Usta tiyatro ve sinema oyuncusu Ahmet Uğurlu’nun ölüm haberi üzerine sosyal medya hesabından paylaşım yapan opera sanatçısı Güvenç Dağüstün, “Cannes’da yürüyen memelerinizden daha diktir ölülerimiz” sözleri tartışma yarattı.
Opera sanatçısı Güvenç Dağüstün yaptığı paylaşım üzerine Odatv’ye açıklamalarda bulundu:
Yıllardır yüzlerce köşe yazısı yazmışım, sosyal medyada yazdıklarım ortada. Katıldığım paneller, televizyon programları ortada. Şunun için söylüyorum: Okuduğunuz bir şey ilk bakışta size ters gelebilir. Ancak büyük büyük, beylik laflarla, küfürle, kıyametle yargılamadan önce çaktığınız kişinin yaşam pratiğine bir bakmanız gerek diye düşünüyorum. Bir şeyi okuduğunuzda aklınıza gelen ilk şey illaki doğru olacak diye bir şey yok. Benden “kadın düşmanlığı”, “meme karşıtlığı”, “cinsiyetçilik” falan çıkmaz.
Yazdığım bir cümle için han duvarları gibi açıklama yazısı yazmayı da bir yük olarak görüyorum ancak bazı arkadaşlarım “anlaşılmamış olabilirsin” dedi. Aslında anlaşılmak gibi bir derdim de yok. Konu yüzeysel kalmasın, tartışılsın istediğimdendir ki, düşüntüm taşındım, birkaç paragraf yazayım dedim.
En son; 2024 Cannes festivalinin malum hali üzerine bir oyuncu dostum şöyle söylemiş: “Ben bu festivale filmim olduğu için geldim. Ama görüyorum ki sadece marka sponsorluklarıyla, burada bulunmak için gelenler de var.”
Yazılan yorumları okuyorum, gerçekten çok acayip. Bir kere daha hak veriyorum kendime; konuyu Adorno ve Horkheimer üzerinden yazsaymışım üç kişi bile okumazmış. Gerçi şu anda, buradan da bir kültür endüstrisi tartışması açmak zor. Karşımda öyle bir kitle yok. Ne denek istediğimi anlayanlar da anlamakla yetinip maruz kaldığım linçe üzülmekle yetiniyorlar. Başka ne yapsınlar ki? Onlar da mı girsinler bu sığlaştırılan tartışmaya.
Bir hafta içinde iki çok sevdiğim tiyatro insanını yitirdim. Önce Ayten Gökçer, ardından Ahmet Uğurlu. Biri ustam, diğeri dostumdu. Bu insanların değerlerinin öldüklerinden sonra anlaşıldığı düşüncesiyle yazdığım bir cümledir beni linçlediğiniz.
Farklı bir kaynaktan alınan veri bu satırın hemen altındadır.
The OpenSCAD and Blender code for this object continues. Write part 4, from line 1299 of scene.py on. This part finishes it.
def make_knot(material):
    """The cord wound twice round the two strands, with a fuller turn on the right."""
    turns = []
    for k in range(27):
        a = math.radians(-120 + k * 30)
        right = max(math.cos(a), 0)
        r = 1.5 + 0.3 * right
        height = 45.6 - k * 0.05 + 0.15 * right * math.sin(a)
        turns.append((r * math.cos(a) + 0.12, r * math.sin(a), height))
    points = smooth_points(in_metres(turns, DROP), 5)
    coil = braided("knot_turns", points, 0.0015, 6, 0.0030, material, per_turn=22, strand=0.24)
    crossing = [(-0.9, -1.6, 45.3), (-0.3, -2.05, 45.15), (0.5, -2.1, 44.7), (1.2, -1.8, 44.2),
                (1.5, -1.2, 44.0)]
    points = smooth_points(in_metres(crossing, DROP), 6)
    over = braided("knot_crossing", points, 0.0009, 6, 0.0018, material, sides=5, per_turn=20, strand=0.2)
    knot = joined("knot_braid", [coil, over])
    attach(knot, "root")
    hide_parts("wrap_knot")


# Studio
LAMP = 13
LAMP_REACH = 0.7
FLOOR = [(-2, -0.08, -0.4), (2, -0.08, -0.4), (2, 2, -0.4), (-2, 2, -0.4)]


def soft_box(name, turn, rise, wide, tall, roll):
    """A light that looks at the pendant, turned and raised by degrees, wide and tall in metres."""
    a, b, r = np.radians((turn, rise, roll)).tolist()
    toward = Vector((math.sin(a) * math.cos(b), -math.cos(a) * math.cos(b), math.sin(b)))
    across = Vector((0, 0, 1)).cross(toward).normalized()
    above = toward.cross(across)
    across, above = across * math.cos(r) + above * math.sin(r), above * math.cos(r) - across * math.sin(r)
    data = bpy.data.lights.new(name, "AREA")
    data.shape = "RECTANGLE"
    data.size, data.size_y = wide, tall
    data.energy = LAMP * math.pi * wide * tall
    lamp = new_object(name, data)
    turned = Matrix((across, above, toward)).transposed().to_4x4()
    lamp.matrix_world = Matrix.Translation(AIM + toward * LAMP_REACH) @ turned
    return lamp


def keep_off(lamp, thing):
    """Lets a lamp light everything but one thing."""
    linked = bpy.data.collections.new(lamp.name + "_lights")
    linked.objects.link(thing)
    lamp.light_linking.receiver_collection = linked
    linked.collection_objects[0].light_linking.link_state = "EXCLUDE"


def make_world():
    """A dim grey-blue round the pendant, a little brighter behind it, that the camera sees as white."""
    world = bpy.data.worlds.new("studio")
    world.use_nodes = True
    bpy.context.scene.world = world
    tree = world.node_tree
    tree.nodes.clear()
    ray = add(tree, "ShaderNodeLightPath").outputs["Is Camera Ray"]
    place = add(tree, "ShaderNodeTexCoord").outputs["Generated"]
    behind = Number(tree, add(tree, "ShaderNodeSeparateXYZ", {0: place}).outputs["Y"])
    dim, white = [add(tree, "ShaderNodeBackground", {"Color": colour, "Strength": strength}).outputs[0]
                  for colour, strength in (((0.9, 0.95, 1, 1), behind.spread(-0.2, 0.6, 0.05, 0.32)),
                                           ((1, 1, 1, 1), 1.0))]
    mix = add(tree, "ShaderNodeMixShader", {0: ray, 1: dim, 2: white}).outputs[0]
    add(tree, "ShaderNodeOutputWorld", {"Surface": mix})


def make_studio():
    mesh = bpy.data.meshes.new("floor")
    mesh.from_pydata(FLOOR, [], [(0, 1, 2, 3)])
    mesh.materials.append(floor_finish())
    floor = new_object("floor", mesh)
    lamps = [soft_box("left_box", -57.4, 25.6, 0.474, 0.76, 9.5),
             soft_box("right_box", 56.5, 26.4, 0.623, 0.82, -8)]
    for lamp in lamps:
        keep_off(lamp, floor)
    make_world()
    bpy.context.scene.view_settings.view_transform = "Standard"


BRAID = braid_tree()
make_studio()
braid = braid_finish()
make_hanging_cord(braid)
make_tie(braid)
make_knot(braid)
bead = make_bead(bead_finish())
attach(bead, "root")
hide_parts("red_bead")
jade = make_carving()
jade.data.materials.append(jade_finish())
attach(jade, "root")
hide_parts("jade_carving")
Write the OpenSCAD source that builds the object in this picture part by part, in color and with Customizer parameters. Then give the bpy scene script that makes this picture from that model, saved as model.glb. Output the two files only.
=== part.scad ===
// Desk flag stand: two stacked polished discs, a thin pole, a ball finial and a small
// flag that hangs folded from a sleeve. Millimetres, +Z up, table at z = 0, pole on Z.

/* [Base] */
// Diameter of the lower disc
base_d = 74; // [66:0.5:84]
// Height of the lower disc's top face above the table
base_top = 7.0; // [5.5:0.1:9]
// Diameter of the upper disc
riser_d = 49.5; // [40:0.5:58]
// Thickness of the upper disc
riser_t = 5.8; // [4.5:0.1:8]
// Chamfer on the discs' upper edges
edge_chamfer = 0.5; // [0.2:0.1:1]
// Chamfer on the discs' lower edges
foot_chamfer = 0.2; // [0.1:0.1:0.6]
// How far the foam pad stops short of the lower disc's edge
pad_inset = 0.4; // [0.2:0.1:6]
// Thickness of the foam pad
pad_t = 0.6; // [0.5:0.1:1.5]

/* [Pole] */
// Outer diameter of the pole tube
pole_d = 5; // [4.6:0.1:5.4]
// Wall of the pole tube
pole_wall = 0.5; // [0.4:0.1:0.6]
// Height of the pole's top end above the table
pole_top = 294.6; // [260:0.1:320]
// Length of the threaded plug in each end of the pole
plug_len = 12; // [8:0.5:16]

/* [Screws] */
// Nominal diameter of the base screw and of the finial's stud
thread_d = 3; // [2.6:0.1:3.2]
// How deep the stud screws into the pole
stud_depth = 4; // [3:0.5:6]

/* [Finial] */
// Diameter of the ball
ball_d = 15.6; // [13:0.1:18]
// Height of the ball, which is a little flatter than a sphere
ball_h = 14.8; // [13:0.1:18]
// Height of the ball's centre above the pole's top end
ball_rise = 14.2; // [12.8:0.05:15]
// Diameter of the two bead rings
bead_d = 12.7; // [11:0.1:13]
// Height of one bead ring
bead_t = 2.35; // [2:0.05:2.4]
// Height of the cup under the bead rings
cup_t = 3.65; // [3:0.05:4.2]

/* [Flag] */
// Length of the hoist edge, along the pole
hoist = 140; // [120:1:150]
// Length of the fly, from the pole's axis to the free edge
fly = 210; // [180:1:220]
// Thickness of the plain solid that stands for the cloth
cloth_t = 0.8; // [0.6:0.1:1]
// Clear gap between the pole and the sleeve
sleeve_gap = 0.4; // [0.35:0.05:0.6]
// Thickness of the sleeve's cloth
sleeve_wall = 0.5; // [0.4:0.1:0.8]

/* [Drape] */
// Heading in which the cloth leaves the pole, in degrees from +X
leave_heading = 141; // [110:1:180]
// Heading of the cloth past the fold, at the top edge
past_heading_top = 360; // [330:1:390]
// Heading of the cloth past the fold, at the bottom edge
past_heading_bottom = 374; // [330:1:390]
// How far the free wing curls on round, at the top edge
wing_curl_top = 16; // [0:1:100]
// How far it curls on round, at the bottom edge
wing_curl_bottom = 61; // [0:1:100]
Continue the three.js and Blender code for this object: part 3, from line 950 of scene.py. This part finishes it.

Bu arada bu linçten falan da hiç şikayetçi değilim. Değişik bir hazzı vardır, severim bile.
Aynı cümleyi Ahmet’in değil de Ayten Hanım’ın fotoğrafını paylaşarak yazsaydım, yine bundan bir kadın düşmanlığı çıkartır mıydınız? Evet bence yine çıkartırdınız, anlamsız oldu bu soru.
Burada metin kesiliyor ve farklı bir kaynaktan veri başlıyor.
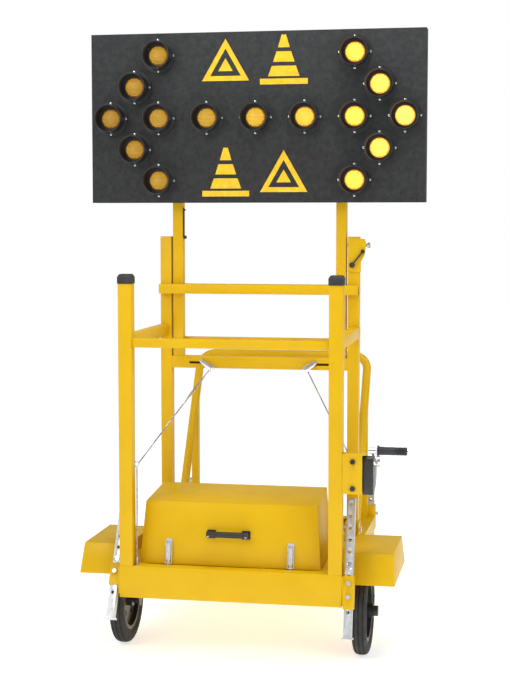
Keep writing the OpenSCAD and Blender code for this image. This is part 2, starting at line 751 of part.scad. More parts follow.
module board_case() color(black) difference() {
    block([-board_w / 2, board_y, board_z], [board_w / 2, board_back_y - board_sheet, board_z + board_h]);
    block([-board_w / 2 + board_sheet, board_y + board_sheet, board_z + board_sheet],
        [board_w / 2 - board_sheet, board_back_y, board_z + board_h - board_sheet]);
}
module board_back() color(black)
    block([-board_w / 2, board_back_y - board_sheet, board_z],
        [board_w / 2, board_back_y, board_z + board_h]);

// Lamp places in pitches: a bar between two arrow heads
lamp_cells = concat([for (i = [-4 : 2 : 4]) [i, 0]],
    [for (s = [-1, 1], k = [-2 : 2]) [s * (6 - abs(k)), k]]);
module at_lamps() for (c = lamp_cells)
    translate([c[0] * lamp_px, board_y, lamp_mid + c[1] * lamp_pz]) rotate([90, 0, 0]) children();

module lamp_hoods() color(black) at_lamps() difference() {
    union() {
        cylinder(r = flange_r, h = 3);
        cylinder(r = hood_r, h = hood_d);
    }
    translate([0, 0, 3]) cylinder(r = hood_r - 2.5, h = hood_d);
    translate([0, 0, -1]) cylinder(r = lens_r + 2, h = hood_d);
    for (a = [0 : 90 : 270]) rotate([0, 0, a]) translate([55, 0, -1]) cylinder(r = 2.2, h = 6);
}

module lamp_lenses() color(amber) at_lamps() intersection() {
    cylinder(r = lens_r + 2 - gap, h = 14);
    translate([0, 0, 14 - 60]) sphere(r = 60, $fn = 96);
}

// ---- winch and ropes -----------------------------------------------------

module winch_plate() color(yellow) difference() {
    union() {
        block([plate_x0, winch_y - plate_t, plate_z], [plate_x0 + plate_w, winch_y, plate_z + plate_h]);
        block([plate_x0, winch_y - plate_t, plate_z + plate_h],
            [plate_x0 + plate_w + 10, winch_y + 40, plate_z + plate_h + 4]);
    }
    for (z = [plate_z + 18, plate_z + 106]) bar_front([plate_x0 + 34, winch_y + 1, z], 5, plate_t + 2);
}

module winch_bolts() color(black) for (z = [plate_z + 18, plate_z + 106]) {
    bar_front([plate_x0 + 34, winch_y + cheek_t, z], 5, plate_t + cheek_t);
    bar_front([plate_x0 + 34, winch_y - plate_t, z], 9, 6, $fn = 6);
    bar_front([plate_x0 + 34, winch_y + cheek_t + 6, z], 9, 6, $fn = 6);
}

// A folded frame: a back plate and two cheeks round the drum
module winch_frame() color(black) difference() {
    union() {
        block([cheek_in, winch_y, plate_z + 6], [case_x0, winch_y + cheek_t, plate_z + plate_h - 2]);
        for (x = [cheek_in, cheek_out]) {
            block([x, winch_y, plate_z + 6], [x + cheek_t, crank_y + 14, plate_z + plate_h - 2]);
            bar_x([x, drum_y, drum_z], 40, cheek_t);
            block([x, winch_y, drum_z - 40], [x + cheek_t, drum_y, drum_z + 40]);
        }
    }
    for (z = [plate_z + 18, plate_z + 106])
        bar_front([plate_x0 + 34, winch_y + cheek_t + 1, z], 5, cheek_t + 2);
    bar_x([cheek_in - 1, drum_y, drum_z], shaft_r + fit, plate_w + 10);
    bar_x([cheek_in - 1, crank_y, crank_z], shaft_r + fit, plate_w + 10);
}

// Black gear case outside the outer cheek, closed all round
module case_outline(t) {
    hull() {
        translate([drum_y, drum_z]) circle(r = gear_module * (gear_teeth / 2 + 1) + 6 + t);
        translate([crank_y, crank_z]) circle(r = 17 + t);
        translate([winch_y + 4 - t, plate_z - 2 - t]) square([30, 20]);
    }
}
module winch_case() color(black) difference() {
    plate_x(case_x0, case_x1 - case_x0) case_outline(0, $fn = 32);
    plate_x(case_x0 - 1, case_x1 - case_x0 - 2) case_outline(-3, $fn = 32);
    bar_x([case_x0 - 2, crank_y, crank_z], shaft_r + fit, 60);
}

// Straight-flanked teeth round a disc; turn sets where the first tooth stands
module gear_outline(teeth, turn) {
    root_r = gear_module * (teeth / 2 - 1.25);
    tip_r = gear_module * (teeth / 2 + 0.9);
    step = 360 / teeth;
    polygon([for (i = [0 : teeth - 1], c = [[-0.27, root_r], [-0.1, tip_r], [0.1, tip_r], [0.27, root_r]])
        c[1] * [cos(turn + (i + c[0]) * step), sin(turn + (i + c[0]) * step)]]);
}
module drum_gear() color(steel) translate([0, drum_y, drum_z]) difference() {
    plate_x(gear_x, gear_t) gear_outline(gear_teeth, gear_angle);
    bar_x([gear_x - 1, 0, 0], shaft_r, gear_t + 2);
}

module rope_drum() color(steel) {
    x0 = cheek_in + cheek_t + 1;
    x1 = cheek_out - 1;
    bar_x([cheek_in - 4, drum_y, drum_z], shaft_r, gear_x + gear_t + 4 - cheek_in);
    bar_x([x0, drum_y, drum_z], drum_r, x1 - x0);
    for (x = [x0, x1 - 3]) bar_x([x, drum_y, drum_z], 35, 3);
}

module crank() color(steel) {
    tip = [crank_y - crank_throw * cos(crank_rise), crank_z + crank_throw * sin(crank_rise)];
    bar_x([cheek_in - 4, crank_y, crank_z], shaft_r, case_x1 + 20 - cheek_in);
    translate([0, crank_y, crank_z]) plate_x(gear_x, gear_t)
        gear_outline(pinion_teeth, gear_angle + 180 + 180 / pinion_teeth);
    bar_x([case_x1 + 1, crank_y, crank_z], 17, 20);
    plate_x(case_x1 + 8, 7) hull() {
        translate([crank_y, crank_z]) circle(r = 13, $fn = 32);
        translate(tip) circle(r = 10, $fn = 32);
    }
    bar_x([case_x1 - 2, tip[0], tip[1]], 9, 24);
    bar_x([case_x1, tip[0], tip[1]], 5, grip_x0 + grip_len - case_x1 + 1);
    bar_x([grip_x0 + grip_len + gap, tip[0], tip[1]], 8, 3);
}

module crank_grip() color(black) {
    tip = [crank_y - crank_throw * cos(crank_rise), crank_z + crank_throw * sin(crank_rise)];
    difference() {
        union() {
            bar_x([grip_x0, tip[0], tip[1]], grip_r, grip_len);
            bar_x([grip_x0, tip[0], tip[1]], grip_flange_r, 5);
        }
        bar_x([grip_x0 - 1, tip[0], tip[1]], 5 + fit, grip_len + 2);
    }
}

// Eye bolt on the inner side of the left front post
module rope_eye() color(steel) {
    bar_x([-front_x + front_w / 2, y0, eye[2]], 3, 5);
    bar_x([-front_x + front_w / 2, y0, eye[2]], 7, 2);
    translate(eye) rotate([90, 0, 0]) rotate_extrude($fn = 48) translate([8, 0]) circle(r = 2.5, $fn = 24);
}

module rope_tail() color(steel) {
    foot = [eye[0] - 1, y0, deck];
    run([foot[0], foot[1], deck + 5], [eye[0] + 0.5, eye[1], eye[2] - 8 - 2.5 - gap], rope_r);
    translate(foot) cylinder(r = 8, h = 5);
}

// The left wire rope with its turnbuckle, from the eye bolt to the left sheave
module rope_left() color(steel) {
    d = rope_l_head - rope_l_foot;
    run(rope_l_foot, rope_l_head, rope_r);
    run(rope_l_foot + 0.65 * d, rope_l_foot + 0.93 * d, 2 * rope_r);
}

module rope_right() color(steel) run(rope_r_foot, rope_r_head, rope_r);

// ---- what is drawn -------------------------------------------------------

tray();
axle();
fender_left();
fender_right();
front_post(-1);  // front_post_left
front_post(1);  // front_post_right
post_caps();
side_rails();
front_beam();
mast_feet();
mast_pivot_pins();
push_handle();
handle_struts();
batteries();
controller();
cover_hinges();
latch_keepers();
winch_plate();
winch_bolts();
winch_frame();
winch_case();
leg_sleeves();
clamp_bolts();
rope_eye();
rope_tail();
tyre(-1);  // tyre_left
tyre(1);  // tyre_right
rim(-1);  // rim_left
rim(1);  // rim_right
front_leg_left();
front_leg_right();
rear_leg(-1);  // rear_leg_left
rear_leg(1);  // rear_leg_right
rope_drum();
drum_gear();
crank();
crank_grip();
outer_post(-1);  // outer_post_left
outer_post(1);  // outer_post_right
crossbar();
lower_beam();
mast_guides();
rope_lugs();
lock_bracket();
rope_left();
rope_right();
inner_post(-1);  // inner_post_left
inner_post(1);  // inner_post_right
board_case();
board_back();
lamp_hoods();
lamp_lenses();
lock_lever_left();
lock_lever_right();
lock_pin();
box_cover();
cover_handle();
latch_bases();
latch(-latch_x);  // latch_left
latch(latch_x);  // latch_right
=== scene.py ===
# %% [markdown]
# # An arrow board trailer
# The trailer's bodies and joints come ready made from the CAD model. This lesson dresses
# that frame: it softens the metal's edges, adds the small parts a maker would fit, and
# mixes every finish from procedural nodes. All sizes are in metres.

# %% Load the frame
import json
import math

import bpy
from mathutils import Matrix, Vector

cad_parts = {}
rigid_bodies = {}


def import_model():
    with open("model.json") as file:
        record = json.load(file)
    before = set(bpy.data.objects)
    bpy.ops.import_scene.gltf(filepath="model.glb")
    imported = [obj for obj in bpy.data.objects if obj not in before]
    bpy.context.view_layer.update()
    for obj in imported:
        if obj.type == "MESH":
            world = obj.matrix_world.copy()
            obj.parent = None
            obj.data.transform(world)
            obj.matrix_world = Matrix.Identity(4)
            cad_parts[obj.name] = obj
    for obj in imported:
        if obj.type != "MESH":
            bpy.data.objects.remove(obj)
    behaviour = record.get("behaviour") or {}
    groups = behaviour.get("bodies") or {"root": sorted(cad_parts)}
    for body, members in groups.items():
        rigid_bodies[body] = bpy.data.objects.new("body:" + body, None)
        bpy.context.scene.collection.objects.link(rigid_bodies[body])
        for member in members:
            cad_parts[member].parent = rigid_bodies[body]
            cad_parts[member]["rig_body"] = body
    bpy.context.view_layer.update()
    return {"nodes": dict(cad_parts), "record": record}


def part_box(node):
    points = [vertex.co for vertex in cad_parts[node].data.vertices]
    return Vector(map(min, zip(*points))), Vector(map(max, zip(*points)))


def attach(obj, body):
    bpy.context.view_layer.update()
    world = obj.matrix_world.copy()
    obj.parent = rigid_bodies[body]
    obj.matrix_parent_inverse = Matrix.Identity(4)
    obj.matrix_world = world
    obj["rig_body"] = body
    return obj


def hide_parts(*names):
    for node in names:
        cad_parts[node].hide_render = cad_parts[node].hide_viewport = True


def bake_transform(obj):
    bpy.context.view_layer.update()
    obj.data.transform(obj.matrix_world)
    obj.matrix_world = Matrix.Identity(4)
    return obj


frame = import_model()
nodes = frame["nodes"]

# %% [markdown]
# The camera stands 4.8 m in front of the trailer and a metre to its right, at shoulder
# height. A long lens keeps the board's sides nearly parallel.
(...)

Bir film festivaline “sinema” odaklı katılan birini kılığı kıyafeti ile ilgili eleştirmiş olsaydım bu dayağı hak ederdim ancak durum böyle değil. Ben “dik memeler” ifadesini sanatsal hiçbir yeterlikleri ya da emekleri olmadan bedenlerini bir meta olarak kullanarak şöhret peşinde koşan sözde oyuncular için söyledim.
Seversiniz, sevmezsiniz; ben sanatla uğraşan bir kişiyim. Sanat, düşünceleri kışkırtmak ve normları sorgulamak için vardır. Eğer yaptığım şey bir çeşit provokasyon ise; bu iyidir. Gerçeklik sabit ve nesnel değildir; aksine, dil ve söylem tarafından inşa edilir. Okuduğunuz her şey yüzeysellikle kavranamaz. Emek verilmelidir.
Sanatta kadın ve erkek fark etmeksizin, gerçek sanatçılar ve onların eserleri değerlidir. Bunu anlamayanlar günlerini salt beden teşhiri ile kurtarabilirler ancak yarına kalacak olan üretilen sanat ve gerçek sanatçılardır. Yazdığım cümleyi cinsiyetçi olarak nitelendirmek an basit ifadeyle kolaya kaçmak ve gerçek sorunu göz ardı etmektir.
Sonuç olarak, kimseden özür dilemiyorum. Yazdığım cümlenin sonuna kadar arkasındayım.